The Tenth Chinese National Conference on X-Ray Diffraction and ICDD Workshop was held in Shanghai, China from Oct. 12 to 15, 2009. The conference and workshop were jointly organized by the Commission on Powder Diffraction, Chinese Society of Crystallography, the Commission on X-ray Diffraction, Chinese Society of Physics, the National Natural Science Foundation of China, the International Centre for Diffraction Data (ICDD), and the Beijing Ceramic Society. The local organizers were from the Shanghai Jiaotong University, and the Shanghai Institute of Ceramics of the Chinese Academy of Sciences. There were over 260 total participants from universities, institutions, and industry. The commercial vendors came from China, Europe, Japan, and the United States.
The first day’s (Oct. 12) agenda comprised five invited plenary presentations and four talks from commercial vendors. The second day (Oct. 13) was solely devoted to an ICDD workshop in a single general session. The third day (Oct. 14) was occupied by 70 oral presentations in three parallel sessions with themes of new methods, theory, applications, and characterization of low-dimensional materials.
Prior to the conference, Dr. Ting C. Huang, Editor-in-Chief (EIC) of the Powder Diffraction (PD) journal, and I discussed the possibility of selecting some contributions from the participants to publish in a special issue of PD. The purpose is to introduce the research and applications of X-ray diffraction done by the Chinese community to the researchers from other parts of the world. Dr. Ting C. Huang attended the conference and gave an introduction to both the history and the present status of PD. His talk generated many interests, and a large number of papers were submitted after the conference. After the standard peer-review process, nine of the conference papers along with other four regular technical articles submitted to PD were selected to be included in this special issue.
The papers were subjected to the same editorial process as that for regular technical articles of PD. They were first reviewed/edited by the Conference Organizing Committee and then were finally edited by the EIC of PD, Dr. Ting C. Huang. Huang must have spent numerous hours on editing these papers to ensure that they meet the requirements of PD, and we thank him for his efforts very much.
It should be pointed out that these selected papers represent some of the diffraction researches and applications recently conducted by Chinese scientists, and we hope that PD readers enjoy reading them.

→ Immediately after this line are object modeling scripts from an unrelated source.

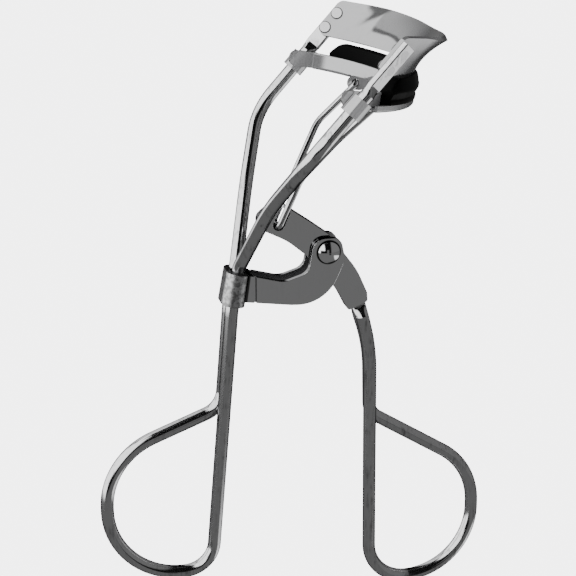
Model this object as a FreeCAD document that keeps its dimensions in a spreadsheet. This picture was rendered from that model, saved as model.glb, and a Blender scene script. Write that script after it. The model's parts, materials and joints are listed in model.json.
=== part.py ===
import FreeCAD, Part
import Sketcher
import math
import os

V = FreeCAD.Vector

doc = FreeCAD.newDocument("eyelash_curler")
sheet = doc.addObject("Spreadsheet::Sheet", "Dimensions")

# Driving dimensions in millimetres and degrees.  Every outline is measured from the lever pivot.
# The two finger loops reach left_reach, right_reach and loop_depth from it to the wire's axis.
DIMENSIONS = [
    ("left_reach", 38.34),
    ("right_reach", 28.01),
    ("loop_depth", 63.62),
    ("wire_dia", 2.3),
    ("guide_half_width", 17.9),
    ("guide_lean_deg", 42.1),
    ("guide_foot_x", -7.44),
    ("guide_foot_z", 20.08),
    ("guide_length", 22.8),
    ("tab_neck", 1.5),
    ("tab_length", 8.0),
    ("tab_width", 2.6),
    ("tab_thick", 1.1),
    ("collar_height", 5.6),
    ("collar_wall", 0.85),
    ("collar_lean_deg", 10.5),
    ("crease_width", 0.4),
    ("crease_depth", 0.45),
    ("arm_thick", 0.85),
    ("arm_gap", 2.7),
    ("lever_thick", 2.6),
    ("slot_width", 2.0),
    ("slot_length", 2.1),
    ("prong_thick", 0.8),
    ("prong_width", 2.5),
    ("prong_length", 3.2),
    ("prong_neck", 1.6),
    ("lever_end_lean_deg", 14.4),
    ("slot_lean_deg", 26.0),
    ("pivot_shank_dia", 2.4),
    ("pivot_head_dia", 3.7),
    ("pivot_head_height", 1.0),
    ("running_gap", 0.05),
    ("seat_gap", 0.01),
    ("jaw_tilt_deg", 9.0),
    ("jaw_radius", 19.2),
    ("jaw_half_width", 17.0),
    ("jaw_end_x", 3.56),
    ("jaw_end_z", 32.68),
    ("upper_thick", 0.7),
    ("upper_height", 7.4),
    ("upper_end_flat", 2.2),
    ("upper_corner", 1.4),
    ("lip_gap", 0.7),
    ("channel_wall", 0.6),
    ("channel_height", 2.8),
    ("channel_width", 2.6),
    ("channel_inset", 1.35),
    ("channel_outer_height", 1.1),
    ("channel_half_angle", 62.0),
    ("pad_proud", 2.35),
    ("pad_half_angle", 54.0),
    ("pad_end_cut", 1.1),
    ("eyelet_length", 3.0),
    ("eyelet_along", 10.7),
    ("eyelet_wall", 0.6),
    ("eyelet_gap", 0.08),
    ("link_dia", 1.15),
    ("link_joint_x", 7.06),
    ("link_joint_z", 26.18),
    ("link_half_width", 8.0),
    ("link_bend_x", 0.2),
    ("link_bend_z", 20.2),
    ("link_bend_half_width", 6.4),
    ("link_fork_x", -4.85),
    ("link_fork_z", 12.8),
    ("lug_thick", 0.7),
    ("button_dia", 2.1),
    ("button_shank_dia", 1.5),
    ("button_edge", 1.5),
    ("button_height", 0.35),
    ("button_pitch", 3.1),
]
for row, (alias, value) in enumerate(DIMENSIONS, start=1):
    sheet.set("A%d" % row, alias)
    sheet.set("B%d" % row, str(value))
    sheet.setAlias("B%d" % row, alias)
PIVOT_X = "(@left_reach - @right_reach) / 2"
PIVOT_Z = "@loop_depth + @wire_dia / 2"
doc.recompute()


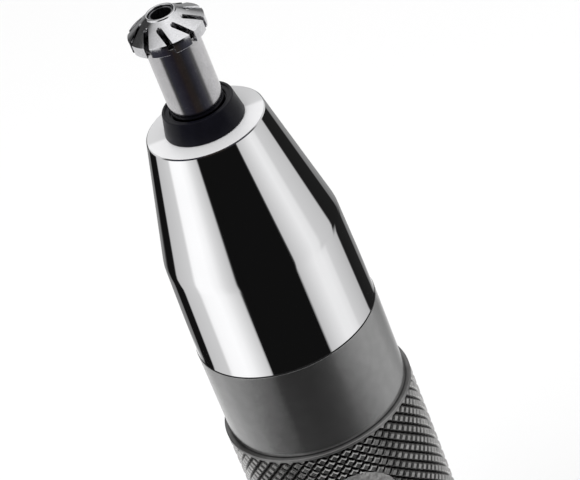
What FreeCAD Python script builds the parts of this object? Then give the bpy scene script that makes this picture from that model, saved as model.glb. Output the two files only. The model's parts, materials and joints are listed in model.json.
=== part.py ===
"""Battery nose hair trimmer: knurled metal grip, chrome nose, pull-off rotary cutting head.

Units are millimetres. +Z runs up the trimmer's axis from the end cap's flat base, which is the
origin, to the cutting head. -Y is the front, where the thumb switch is.
"""

import math
import os

import FreeCAD
import Part

V = FreeCAD.Vector
UP = V(0, 0, 1)
ORIGIN = V(0, 0, 0)

# ---------------------------------------------------------------- driving dimensions
# Power cell, IEC LR6 (AA)
cell_radius = 7.1
cell_length = 50.5
cell_nub_radius = 2.75
cell_nub_height = 1.2
cell_nub_edge = 0.25
cell_shoulder = 0.6

# Radial build-up around the cell, from the inside out
cell_gap = 0.3
battery_tube_wall = 2.35
slip_gap = 0.05
sleeve_wall = 1.75

# End cap
cap_height = 13.8
cap_floor = 2.2
cap_chamfer = 0.6
cap_spigot_length = 8.0
cap_spigot_wall = 1.25
thread_height = 0.4
thread_pitch = 1.5
thread_turns = 4
thread_start = 2.2
thread_half_share = 0.32
cap_ring_height = 1.0
base_groove_radius = 7.4
base_groove_width = 0.7
base_groove_depth = 0.35

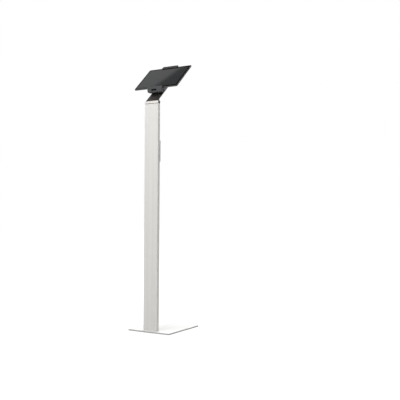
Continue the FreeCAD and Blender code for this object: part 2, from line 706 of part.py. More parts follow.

In recent years, the number of diffractometers has been increased tremendously in China, beneficial from around 10% GDP annual rate in Chinese economy. Diffraction technique has become a routine tool for the characterization of materials in academic research and quality control in industry. Advances and breakthroughs in this research field can be anticipated. I hope that we have more opportunities in the future to introduce timely research works done in China to the PD readers.